→ **Dataset excerpts**:
****
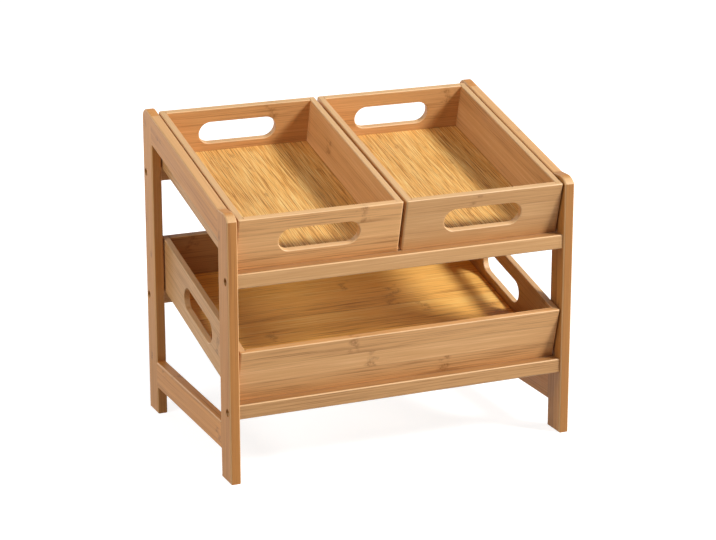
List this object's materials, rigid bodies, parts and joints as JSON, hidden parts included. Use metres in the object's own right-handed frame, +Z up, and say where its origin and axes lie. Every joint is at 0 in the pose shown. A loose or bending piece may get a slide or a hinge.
****
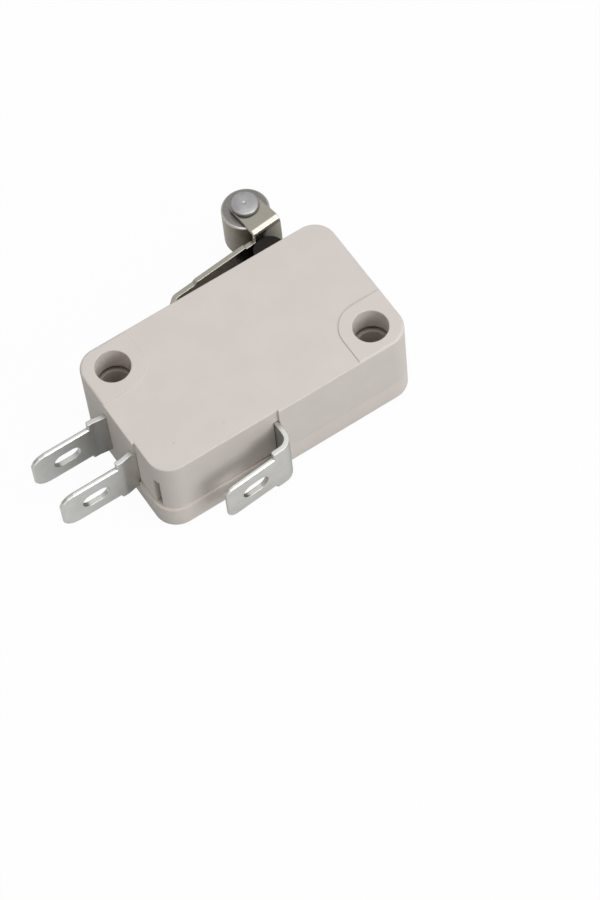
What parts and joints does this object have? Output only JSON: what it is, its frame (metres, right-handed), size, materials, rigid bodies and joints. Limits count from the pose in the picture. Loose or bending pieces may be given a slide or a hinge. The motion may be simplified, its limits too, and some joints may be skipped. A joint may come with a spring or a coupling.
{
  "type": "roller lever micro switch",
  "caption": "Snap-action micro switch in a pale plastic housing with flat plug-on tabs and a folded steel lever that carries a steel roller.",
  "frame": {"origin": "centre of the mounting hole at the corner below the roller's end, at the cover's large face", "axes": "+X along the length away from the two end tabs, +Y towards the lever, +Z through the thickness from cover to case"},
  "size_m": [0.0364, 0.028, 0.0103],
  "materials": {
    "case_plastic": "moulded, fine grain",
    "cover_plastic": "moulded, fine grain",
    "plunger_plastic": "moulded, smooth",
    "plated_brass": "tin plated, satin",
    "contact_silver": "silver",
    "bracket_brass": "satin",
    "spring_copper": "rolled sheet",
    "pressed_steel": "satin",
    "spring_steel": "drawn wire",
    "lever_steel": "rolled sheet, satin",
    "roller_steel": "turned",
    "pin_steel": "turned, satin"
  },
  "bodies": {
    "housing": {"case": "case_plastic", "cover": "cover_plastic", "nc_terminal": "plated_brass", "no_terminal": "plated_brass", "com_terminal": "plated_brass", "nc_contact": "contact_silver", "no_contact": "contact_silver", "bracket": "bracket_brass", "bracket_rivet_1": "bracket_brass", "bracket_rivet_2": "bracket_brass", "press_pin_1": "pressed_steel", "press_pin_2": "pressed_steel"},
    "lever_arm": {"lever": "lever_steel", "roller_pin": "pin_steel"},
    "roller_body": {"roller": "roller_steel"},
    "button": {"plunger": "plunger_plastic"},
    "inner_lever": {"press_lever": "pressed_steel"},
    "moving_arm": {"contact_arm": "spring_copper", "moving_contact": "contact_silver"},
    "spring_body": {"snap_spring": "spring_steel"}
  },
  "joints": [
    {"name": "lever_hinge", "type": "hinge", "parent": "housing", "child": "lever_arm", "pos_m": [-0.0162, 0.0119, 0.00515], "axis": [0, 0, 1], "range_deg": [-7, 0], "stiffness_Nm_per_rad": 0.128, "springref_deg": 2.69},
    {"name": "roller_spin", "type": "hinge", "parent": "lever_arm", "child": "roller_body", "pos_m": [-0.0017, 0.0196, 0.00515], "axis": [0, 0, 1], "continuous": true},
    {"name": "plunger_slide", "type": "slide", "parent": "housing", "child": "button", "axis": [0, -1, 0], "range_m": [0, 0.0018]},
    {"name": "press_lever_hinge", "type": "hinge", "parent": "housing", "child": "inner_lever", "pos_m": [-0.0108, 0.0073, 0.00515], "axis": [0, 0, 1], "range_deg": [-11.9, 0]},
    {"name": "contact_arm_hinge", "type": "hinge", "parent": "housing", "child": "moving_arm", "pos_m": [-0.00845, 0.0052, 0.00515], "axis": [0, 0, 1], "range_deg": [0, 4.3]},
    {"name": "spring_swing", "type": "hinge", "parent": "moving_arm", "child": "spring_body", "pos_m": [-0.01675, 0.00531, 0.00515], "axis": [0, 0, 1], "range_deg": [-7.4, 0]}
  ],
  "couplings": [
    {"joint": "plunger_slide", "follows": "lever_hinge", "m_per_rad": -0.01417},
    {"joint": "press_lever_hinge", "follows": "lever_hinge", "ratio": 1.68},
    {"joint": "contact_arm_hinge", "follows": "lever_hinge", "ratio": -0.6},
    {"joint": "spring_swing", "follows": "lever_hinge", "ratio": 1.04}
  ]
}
****
→ **Work required**: Scan the listing above and copy all lines containing the word "rigid".

→ **Final answer**:
List this object's materials, rigid bodies, parts and joints as JSON, hidden parts included. Use metres in the object's own right-handed frame, +Z up, and say where its origin and axes lie. Every joint is at 0 in the pose shown. A loose or bending piece may get a slide or a hinge.
What parts and joints does this object have? Output only JSON: what it is, its frame (metres, right-handed), size, materials, rigid bodies and joints. Limits count from the pose in the picture. Loose or bending pieces may be given a slide or a hinge. The motion may be simplified, its limits too, and some joints may be skipped. A joint may come with a spring or a coupling.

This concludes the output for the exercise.